Seine Klasse und Nervenstärke hat der 32-Jährige auch am Dienstagabend im Hexenkessel Bernabeu-Stadion mit seinen drei entscheidenden Paraden gegen Real Madrid unter Beweis gestellt.
Weidefeller scheint oft unterschätzt, bei seinen BVB-Fans genießt er nicht zuletzt dank eines legendären Englisch-Interviews nach dem Meistertitel im Mai 2011 Kultstatus. "I think we have a grandios Saison gespielt", hatte Weidenfeller damals dem Sender "Dubai Sports" mitgeteilt. Ein Satz, der seitdem in großen schwarzen Lettern auf einer gelben Wand in der BVB-Geschäftsstelle verewigt ist.
Am 25. Mai wird Weidenfeller nun wieder Bekanntschaft mit dem Englischen machen, im Finale im Londoner Wembley-Stadion. "Finale hört sich so an, dass man es eigentlich noch nicht glauben kann", sinnierte der Dortmunder Goalie mit glücklich strahlenden Augen. "Aber wir haben es geschafft. Es ist einfach geil."
Von Abstiegskampf bis Champions-League-Finale
Weidenfeller setzte in Madrid seine bärenstarke Königsklassen-Saison fort. Ob in der Anfangsphase gegen Gonzalo Higuain und Cristiano Ronaldo oder kurz vor dem Schlusspfiff gegen Karim Benzema - immer war er auf dem Posten. Machtlos musste er dennoch Gegentore durch Benzema (83. Minute) und Sergio Ramos (88.) hinnehmen. "Wunder! Wahnsinn! Weidenfeller!", pries die "Bild" den Borussia-Schlussmann.
Im Überschwang des großen Glücks dachte Weidenfeller zusammen mit Mittelfeldmann Sebastian Kehl und Sportdirektor Michael Zorc auch an dunklere Stunden der Vereinshistorie zurück. "Wir haben uns eben in den Armen gelegen und haben uns ganz kurz gezwickt, dass das wirklich die Realität ist. Dass wir damals in Aachen den Abstieg verhindert haben, genauso wie wir heute im Champions-League-Finale stehen - das ist der pure Wahnsinn", frohlockte der nach Kehl zweitdienstälteste BVB-Profi.
Nationalteam
Gerade einmal sechs Jahre liegt das Spiel gegen Aachen zurück, als sich Dortmund im April 2007 durch ein 4:1 neues Leben im Abstiegskampf einhauchte. Dass er nach Oliver Kahn beim 1:0 des FC Bayern München im Jahr 2001 nicht als zweiter deutscher Tormann ohne Gegentreffer im Madrider Fußball-Tempel blieb, war Weidenfeller herzlich egal. Ebenso die Gelbe Karte wegen Spielverzögerung kurz vor dem Schlusspfiff, denn eine Sperre im Finale zieht diese Verwarnung nicht nach sich.

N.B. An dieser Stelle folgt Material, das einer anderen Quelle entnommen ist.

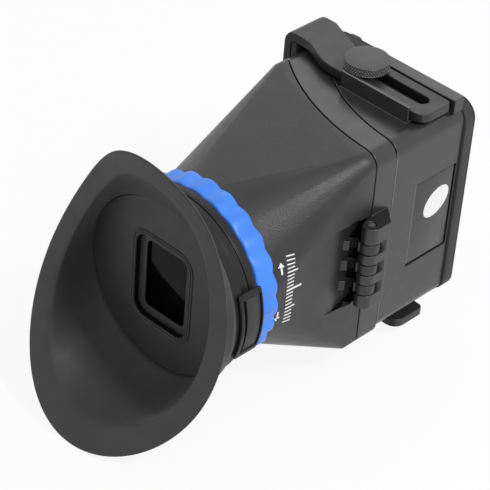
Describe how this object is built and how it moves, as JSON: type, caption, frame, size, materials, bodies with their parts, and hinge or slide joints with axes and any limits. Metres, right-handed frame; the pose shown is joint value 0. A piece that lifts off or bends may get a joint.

Bei Teamchef Löw, der zusammen mit seinem Assistenten Hansi Flick in Madrid dabei war, steht der verlässliche Weidenfeller trotz solcher Auftritte nicht hoch im Kurs. Zum einen ist er mittlerweile im fortgeschritteneren Fußballeralter, zum anderen erfreut Löw die Spielweise der starken Konkurrenz wie Manuel Neuer, Rene Adler oder Ron-Robert Zieler offensichtlich deutlich mehr.
Bereits einen Tag nach dem Einzug ins Finale der Fußball-Champions-League hat bei Borussia Dortmund der Run auf die Tickets für das Wembley-Stadion eingesetzt. Innerhalb von sechs Stunden sind beim Revierclub am Mittwoch schon mehr als 100.000 Kartenwünsche für das Finale am 25. Mai in London eingegangen. Der Großteil der Bewerber wird aber mit seiner Anfrage erfolglos bleiben. Dem BVB stehen nur 24.042 Tickets zur Verfügung.
Nach den schlechten Erfahrungen vor dem Halbfinale gegen Real Madrid, als es zu Tumulten vor den Vorverkaufsstellen gekommen war, wird es diesmal keinen freien Verkauf geben. Den Großteil der Tickets verlost der BVB unter Vereinsmitgliedern und Dauerkarteninhabern. Die verbleibenden Karten werden unter allen weiteren Bestellern verlost. Interessenten können sich über ein Online-Formular bewerben.
Ähnlich viele Karten stehen dem zweiten Finalisten zu. 9.000 Tickets aus dem freien Verkauf sind bereits vergriffen. 27.000 Karten gehen an die UEFA, die Nationalverbände und die Sponsoren.